If you are a Hudson Valley machine shop, engineering firm, or defense subcontractor reading this in late 2025, here is the sequence I would follow. First, identify exactly which data in your environment qualifies as CUI—check your contract’s DFARS 252.204-7012 clause and the markings on any drawings or technical data packages you receive. Second, identify the minimum set of machines that need to touch that data. Third, order the hardware in the bill of materials above and spend a weekend building the enclave VLAN. Fourth, install Wazuh and your EDR, configure your encrypted NAS, and enroll your users in MFA. Fifth, start writing the SSP, one requirement family at a time, while the configuration is fresh in your mind. Sixth, run a vulnerability scan, fix what it finds, and save the before-and-after reports. Seventh, train your CUI-handling personnel and document it.

None of this requires a massive IT department. It requires a methodical approach, a free weekend or two, and the willingness to treat cybersecurity as part of your manufacturing process—the same way you treat calibration records or material certifications. You already know how to maintain quality systems. This is just a quality system for information.

Need help planning your CUI enclave or preparing for a CMMC Level 2 assessment in the Hudson Valley?

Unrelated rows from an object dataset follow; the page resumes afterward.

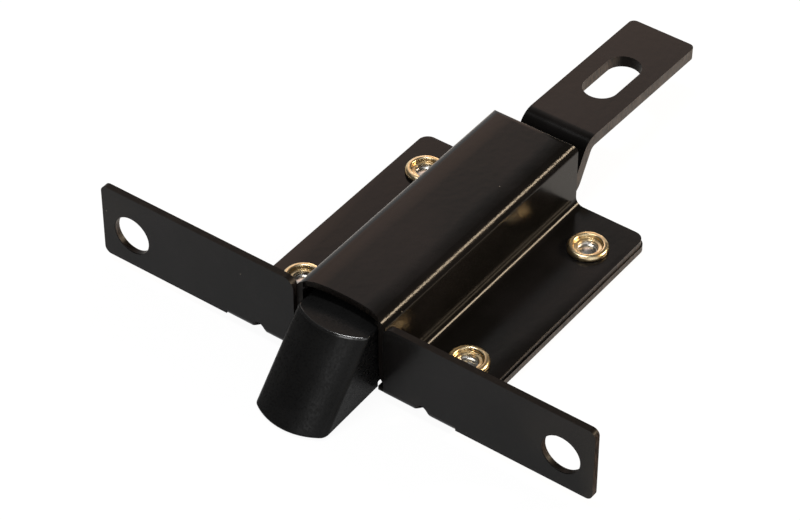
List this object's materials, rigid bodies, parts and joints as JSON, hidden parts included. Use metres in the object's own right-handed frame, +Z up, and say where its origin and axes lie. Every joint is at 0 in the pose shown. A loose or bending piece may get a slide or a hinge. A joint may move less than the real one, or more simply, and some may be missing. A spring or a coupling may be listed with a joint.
{
  "type": "baggage door latch",
  "caption": "Slam latch for a baggage door: spring bolt with a slanted nose in a riveted sheet steel housing, two screw ears and a slotted pull strap.",
  "frame": {"origin": "midway between the two ear holes, in the plane of the ears' front faces", "axes": "+X along the ears, +Y from the ears' front faces back to the pull strap, +Z up from the base plate to the cover"},
  "size_m": [0.1016, 0.1143, 0.0171],
  "materials": {
    "black_paint": "glossy black powder coat on sheet steel",
    "black_nylon": "moulded black nylon with a fine grain",
    "yellow_zinc": "bright yellow zinc plate on steel rivets",
    "spring_steel": "bare spring wire"
  },
  "bodies": {
    "frame": {"mounting_plate": "black_paint", "cover": "black_paint", "rivet_front_left": "yellow_zinc", "rivet_front_right": "yellow_zinc", "rivet_rear_left": "yellow_zinc", "rivet_rear_right": "yellow_zinc", "bolt_spring": "spring_steel"},
    "bolt": {"latch_bolt": "black_nylon", "pull_strap": "black_paint"}
  },
  "joints": [
    {"name": "bolt_slide", "type": "slide", "parent": "frame", "child": "bolt", "axis": [0, 1, 0], "range_m": [0, 0.0127], "stiffness_N_per_m": 520, "springref_m": -0.02, "deforming": ["bolt_spring"]}
  ]
}
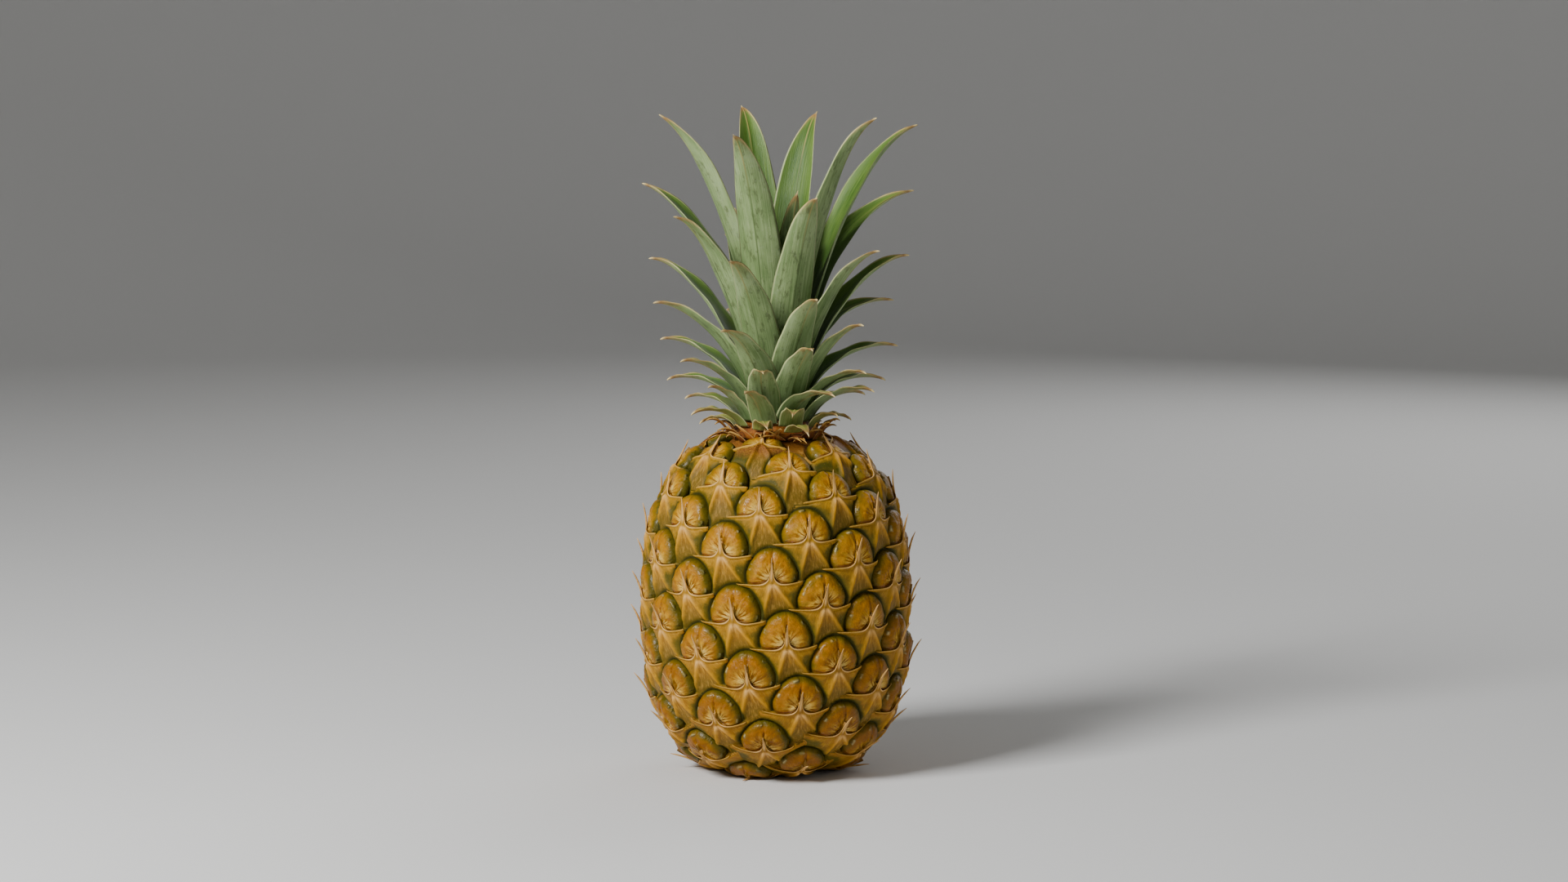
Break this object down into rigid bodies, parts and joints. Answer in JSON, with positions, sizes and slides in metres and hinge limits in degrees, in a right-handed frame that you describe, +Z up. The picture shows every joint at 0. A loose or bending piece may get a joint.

Visit hudsonvalleyciso.com to schedule a no-pressure conversation about your compliance roadmap.

References

NIST SP 800-171 Revision 3 — Protecting Controlled Unclassified Information in Nonfederal Systems and Organizations
Cybersecurity Maturity Model Certification (CMMC) Program — Office of the Under Secretary of Defense for Acquisition & Sustainment
DFARS 252.204-7012 — Safeguarding Covered Defense Information and Cyber Incident Reporting
NIST Cybersecurity Insights Blog — SP 800-171 Rev. 3 Final Publication
CIS Benchmarks — Center for Internet Security (cisecurity.org/cis-benchmarks)
Wazuh Open Source Security Platform (wazuh.com)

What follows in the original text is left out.